Given exercise.
Write out only the span of lines that begins at the line with "obj.matrix_world = Matrix.Identity(4)" and ends at the line with "Point = tuple[float, float, float]". Keep both end lines, word for word.

Provided material.
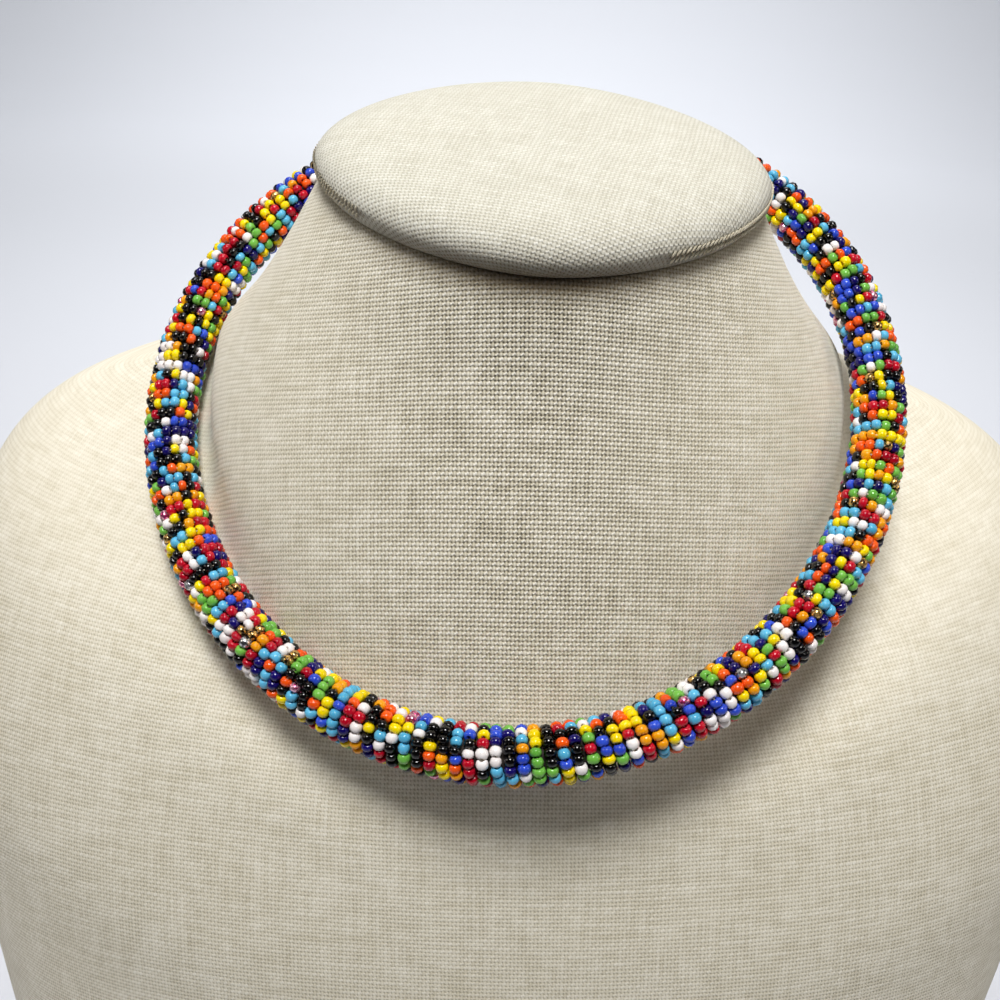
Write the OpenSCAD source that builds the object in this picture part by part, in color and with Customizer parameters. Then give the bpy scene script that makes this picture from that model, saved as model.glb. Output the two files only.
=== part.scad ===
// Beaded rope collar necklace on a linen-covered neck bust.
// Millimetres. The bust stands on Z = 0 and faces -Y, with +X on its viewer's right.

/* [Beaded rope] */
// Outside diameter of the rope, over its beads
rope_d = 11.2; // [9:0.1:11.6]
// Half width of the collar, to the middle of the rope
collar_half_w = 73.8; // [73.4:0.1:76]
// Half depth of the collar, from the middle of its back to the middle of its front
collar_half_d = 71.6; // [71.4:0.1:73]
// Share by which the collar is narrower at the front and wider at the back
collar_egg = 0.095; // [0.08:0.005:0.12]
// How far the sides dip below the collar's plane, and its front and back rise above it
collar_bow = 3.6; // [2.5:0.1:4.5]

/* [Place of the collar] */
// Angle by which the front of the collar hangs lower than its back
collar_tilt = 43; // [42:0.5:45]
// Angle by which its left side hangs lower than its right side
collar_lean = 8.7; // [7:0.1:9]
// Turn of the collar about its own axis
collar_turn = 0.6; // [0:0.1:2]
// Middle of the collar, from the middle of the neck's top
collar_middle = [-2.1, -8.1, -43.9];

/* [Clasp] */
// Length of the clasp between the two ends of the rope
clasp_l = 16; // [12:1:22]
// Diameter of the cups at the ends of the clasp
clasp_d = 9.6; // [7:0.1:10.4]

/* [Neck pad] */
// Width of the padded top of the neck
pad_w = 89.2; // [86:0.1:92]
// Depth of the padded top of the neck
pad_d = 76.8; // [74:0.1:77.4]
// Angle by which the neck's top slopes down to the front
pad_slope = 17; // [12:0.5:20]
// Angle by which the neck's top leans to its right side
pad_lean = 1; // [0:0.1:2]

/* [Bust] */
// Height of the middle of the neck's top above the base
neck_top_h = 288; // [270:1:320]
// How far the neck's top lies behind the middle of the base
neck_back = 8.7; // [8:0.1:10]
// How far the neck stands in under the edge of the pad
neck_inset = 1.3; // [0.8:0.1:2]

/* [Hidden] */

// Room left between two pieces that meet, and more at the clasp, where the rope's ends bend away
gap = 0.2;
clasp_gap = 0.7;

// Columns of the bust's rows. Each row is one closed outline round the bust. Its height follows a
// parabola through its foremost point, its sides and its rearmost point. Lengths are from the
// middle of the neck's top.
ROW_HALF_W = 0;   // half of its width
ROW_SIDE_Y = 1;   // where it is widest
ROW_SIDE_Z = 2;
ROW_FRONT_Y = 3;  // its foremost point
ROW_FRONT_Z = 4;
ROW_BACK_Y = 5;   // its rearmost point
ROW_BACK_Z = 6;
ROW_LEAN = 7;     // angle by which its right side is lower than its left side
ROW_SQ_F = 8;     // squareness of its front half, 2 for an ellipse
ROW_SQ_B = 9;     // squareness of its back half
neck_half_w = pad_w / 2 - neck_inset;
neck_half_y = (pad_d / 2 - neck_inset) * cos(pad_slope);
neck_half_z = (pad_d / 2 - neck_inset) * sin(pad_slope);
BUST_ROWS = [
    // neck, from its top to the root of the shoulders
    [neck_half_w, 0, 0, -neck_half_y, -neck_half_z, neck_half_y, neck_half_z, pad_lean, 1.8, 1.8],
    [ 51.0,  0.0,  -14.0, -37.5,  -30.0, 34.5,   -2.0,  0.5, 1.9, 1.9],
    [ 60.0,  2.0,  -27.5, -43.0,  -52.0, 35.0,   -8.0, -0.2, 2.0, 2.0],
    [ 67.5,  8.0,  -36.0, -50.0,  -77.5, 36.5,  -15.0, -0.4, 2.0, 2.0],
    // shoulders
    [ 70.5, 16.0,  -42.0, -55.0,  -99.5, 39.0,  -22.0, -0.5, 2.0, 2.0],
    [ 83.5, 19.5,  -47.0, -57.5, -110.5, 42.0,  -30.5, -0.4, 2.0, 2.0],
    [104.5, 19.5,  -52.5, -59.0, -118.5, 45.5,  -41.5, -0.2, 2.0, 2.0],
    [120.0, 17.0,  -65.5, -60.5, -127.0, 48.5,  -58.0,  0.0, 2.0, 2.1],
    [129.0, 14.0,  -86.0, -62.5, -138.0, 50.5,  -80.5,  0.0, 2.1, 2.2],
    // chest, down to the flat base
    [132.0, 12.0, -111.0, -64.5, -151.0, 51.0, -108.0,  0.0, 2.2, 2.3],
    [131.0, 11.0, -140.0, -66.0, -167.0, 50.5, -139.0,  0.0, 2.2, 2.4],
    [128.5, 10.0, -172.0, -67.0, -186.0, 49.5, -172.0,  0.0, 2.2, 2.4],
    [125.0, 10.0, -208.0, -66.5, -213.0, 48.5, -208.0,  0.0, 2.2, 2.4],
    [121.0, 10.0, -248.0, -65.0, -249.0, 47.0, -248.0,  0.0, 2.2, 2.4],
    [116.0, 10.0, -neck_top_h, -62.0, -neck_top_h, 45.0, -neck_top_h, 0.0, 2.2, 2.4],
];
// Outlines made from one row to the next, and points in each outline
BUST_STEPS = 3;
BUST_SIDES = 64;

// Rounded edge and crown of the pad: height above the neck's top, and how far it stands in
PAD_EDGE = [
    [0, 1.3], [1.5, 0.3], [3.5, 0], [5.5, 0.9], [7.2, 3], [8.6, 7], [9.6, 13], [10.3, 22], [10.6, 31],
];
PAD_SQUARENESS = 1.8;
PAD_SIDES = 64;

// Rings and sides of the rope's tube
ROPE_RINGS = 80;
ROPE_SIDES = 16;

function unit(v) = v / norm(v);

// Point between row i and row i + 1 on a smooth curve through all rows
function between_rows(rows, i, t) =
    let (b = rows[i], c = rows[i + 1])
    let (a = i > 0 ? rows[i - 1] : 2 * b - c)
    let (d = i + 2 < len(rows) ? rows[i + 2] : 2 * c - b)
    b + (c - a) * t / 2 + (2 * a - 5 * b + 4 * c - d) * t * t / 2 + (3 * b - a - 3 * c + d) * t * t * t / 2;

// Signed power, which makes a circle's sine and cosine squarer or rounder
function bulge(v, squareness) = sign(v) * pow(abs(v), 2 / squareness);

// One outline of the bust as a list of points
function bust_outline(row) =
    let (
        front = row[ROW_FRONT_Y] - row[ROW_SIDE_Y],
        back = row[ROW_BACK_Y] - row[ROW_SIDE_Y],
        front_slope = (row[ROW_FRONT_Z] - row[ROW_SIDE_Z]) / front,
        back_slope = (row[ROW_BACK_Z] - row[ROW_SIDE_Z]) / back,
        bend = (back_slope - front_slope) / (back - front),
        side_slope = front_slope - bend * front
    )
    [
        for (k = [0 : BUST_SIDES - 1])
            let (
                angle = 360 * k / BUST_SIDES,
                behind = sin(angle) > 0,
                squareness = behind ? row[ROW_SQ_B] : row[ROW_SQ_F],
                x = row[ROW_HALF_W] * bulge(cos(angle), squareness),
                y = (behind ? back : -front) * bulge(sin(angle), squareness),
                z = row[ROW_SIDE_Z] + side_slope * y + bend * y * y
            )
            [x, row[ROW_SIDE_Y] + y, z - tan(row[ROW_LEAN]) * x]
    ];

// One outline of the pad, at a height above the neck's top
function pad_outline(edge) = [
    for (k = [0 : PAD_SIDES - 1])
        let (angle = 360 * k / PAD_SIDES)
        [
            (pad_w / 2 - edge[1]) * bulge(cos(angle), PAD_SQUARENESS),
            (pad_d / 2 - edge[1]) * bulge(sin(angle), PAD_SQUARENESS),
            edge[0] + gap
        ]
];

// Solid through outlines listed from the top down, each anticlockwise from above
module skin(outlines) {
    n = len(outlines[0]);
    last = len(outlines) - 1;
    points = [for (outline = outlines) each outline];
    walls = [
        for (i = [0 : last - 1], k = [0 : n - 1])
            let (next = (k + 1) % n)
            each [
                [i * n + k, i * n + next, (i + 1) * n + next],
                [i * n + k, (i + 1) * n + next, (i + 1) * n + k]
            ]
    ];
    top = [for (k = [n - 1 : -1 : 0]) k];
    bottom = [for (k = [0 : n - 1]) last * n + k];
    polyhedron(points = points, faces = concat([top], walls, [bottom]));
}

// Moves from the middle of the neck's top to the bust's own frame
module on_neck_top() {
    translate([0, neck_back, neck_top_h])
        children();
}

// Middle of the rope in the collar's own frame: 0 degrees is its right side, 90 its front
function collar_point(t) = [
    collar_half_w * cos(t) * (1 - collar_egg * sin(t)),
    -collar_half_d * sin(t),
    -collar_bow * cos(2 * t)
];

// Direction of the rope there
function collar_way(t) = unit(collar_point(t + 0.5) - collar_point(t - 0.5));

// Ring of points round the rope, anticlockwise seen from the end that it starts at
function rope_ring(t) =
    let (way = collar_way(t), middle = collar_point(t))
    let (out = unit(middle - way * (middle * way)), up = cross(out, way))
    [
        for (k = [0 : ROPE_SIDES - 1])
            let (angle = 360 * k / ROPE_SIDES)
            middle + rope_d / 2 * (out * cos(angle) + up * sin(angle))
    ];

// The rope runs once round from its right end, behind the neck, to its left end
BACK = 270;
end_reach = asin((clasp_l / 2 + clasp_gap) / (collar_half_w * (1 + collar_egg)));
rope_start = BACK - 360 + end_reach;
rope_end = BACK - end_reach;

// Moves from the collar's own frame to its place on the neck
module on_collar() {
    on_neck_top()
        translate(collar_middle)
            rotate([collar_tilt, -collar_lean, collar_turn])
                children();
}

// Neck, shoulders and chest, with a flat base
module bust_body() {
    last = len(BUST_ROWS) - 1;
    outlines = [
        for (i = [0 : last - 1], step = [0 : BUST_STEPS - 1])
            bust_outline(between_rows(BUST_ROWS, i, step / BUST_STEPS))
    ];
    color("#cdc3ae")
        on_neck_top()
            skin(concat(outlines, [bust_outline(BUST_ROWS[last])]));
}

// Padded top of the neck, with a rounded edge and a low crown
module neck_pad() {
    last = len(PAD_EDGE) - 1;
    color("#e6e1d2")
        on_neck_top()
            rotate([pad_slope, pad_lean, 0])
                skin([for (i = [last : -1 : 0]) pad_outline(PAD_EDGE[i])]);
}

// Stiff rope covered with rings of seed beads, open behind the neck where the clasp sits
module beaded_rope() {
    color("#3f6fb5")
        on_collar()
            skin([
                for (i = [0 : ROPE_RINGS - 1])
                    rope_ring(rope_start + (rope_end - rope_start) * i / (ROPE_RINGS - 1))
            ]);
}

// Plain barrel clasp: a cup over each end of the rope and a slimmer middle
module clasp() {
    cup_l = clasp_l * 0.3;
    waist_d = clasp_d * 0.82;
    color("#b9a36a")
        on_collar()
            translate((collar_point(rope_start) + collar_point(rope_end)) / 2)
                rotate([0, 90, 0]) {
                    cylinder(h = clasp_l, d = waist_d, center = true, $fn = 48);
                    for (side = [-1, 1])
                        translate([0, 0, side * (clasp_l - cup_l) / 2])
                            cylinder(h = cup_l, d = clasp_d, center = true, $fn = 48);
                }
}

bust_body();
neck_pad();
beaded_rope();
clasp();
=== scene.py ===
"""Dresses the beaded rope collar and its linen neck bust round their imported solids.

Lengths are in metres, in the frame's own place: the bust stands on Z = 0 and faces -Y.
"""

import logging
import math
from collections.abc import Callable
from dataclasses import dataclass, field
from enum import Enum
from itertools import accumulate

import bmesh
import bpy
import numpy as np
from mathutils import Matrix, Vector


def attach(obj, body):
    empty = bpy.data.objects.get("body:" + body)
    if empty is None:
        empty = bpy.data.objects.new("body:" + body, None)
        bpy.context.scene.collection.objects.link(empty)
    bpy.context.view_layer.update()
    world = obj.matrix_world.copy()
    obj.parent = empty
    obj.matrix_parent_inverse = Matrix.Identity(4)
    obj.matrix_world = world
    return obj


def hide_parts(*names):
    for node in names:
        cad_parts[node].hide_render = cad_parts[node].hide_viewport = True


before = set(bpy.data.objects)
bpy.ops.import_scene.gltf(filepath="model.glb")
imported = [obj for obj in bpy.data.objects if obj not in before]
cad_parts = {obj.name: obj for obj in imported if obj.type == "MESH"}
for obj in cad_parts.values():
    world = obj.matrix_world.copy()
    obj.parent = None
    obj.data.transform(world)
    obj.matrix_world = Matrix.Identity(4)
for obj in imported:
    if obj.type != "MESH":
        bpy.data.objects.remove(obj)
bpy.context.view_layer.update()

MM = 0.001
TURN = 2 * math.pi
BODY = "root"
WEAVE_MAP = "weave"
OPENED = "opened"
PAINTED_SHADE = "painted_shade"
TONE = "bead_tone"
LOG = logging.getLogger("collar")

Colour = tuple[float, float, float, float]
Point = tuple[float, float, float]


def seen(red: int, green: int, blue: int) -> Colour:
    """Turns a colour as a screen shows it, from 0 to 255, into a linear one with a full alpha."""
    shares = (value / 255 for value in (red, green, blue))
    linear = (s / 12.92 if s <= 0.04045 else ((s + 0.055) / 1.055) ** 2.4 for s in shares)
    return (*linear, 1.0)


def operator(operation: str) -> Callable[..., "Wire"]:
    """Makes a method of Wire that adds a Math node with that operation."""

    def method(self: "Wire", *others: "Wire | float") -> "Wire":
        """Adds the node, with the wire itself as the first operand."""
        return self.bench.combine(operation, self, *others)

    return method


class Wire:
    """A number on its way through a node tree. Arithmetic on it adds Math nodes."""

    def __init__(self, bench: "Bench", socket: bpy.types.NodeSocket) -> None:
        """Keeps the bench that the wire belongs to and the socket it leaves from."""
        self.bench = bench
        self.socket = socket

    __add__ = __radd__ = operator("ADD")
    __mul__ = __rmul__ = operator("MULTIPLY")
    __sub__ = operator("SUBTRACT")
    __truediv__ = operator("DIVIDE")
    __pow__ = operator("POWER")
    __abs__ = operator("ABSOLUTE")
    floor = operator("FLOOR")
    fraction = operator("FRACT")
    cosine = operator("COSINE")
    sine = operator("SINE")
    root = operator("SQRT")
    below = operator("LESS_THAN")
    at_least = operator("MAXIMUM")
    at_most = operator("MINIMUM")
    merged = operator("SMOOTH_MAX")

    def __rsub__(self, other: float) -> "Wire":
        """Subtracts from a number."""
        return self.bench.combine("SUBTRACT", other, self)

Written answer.
    obj.matrix_world = Matrix.Identity(4)
for obj in imported:
    if obj.type != "MESH":
        bpy.data.objects.remove(obj)
bpy.context.view_layer.update()

MM = 0.001
TURN = 2 * math.pi
BODY = "root"
WEAVE_MAP = "weave"
OPENED = "opened"
PAINTED_SHADE = "painted_shade"
TONE = "bead_tone"
LOG = logging.getLogger("collar")

Colour = tuple[float, float, float, float]
Point = tuple[float, float, float]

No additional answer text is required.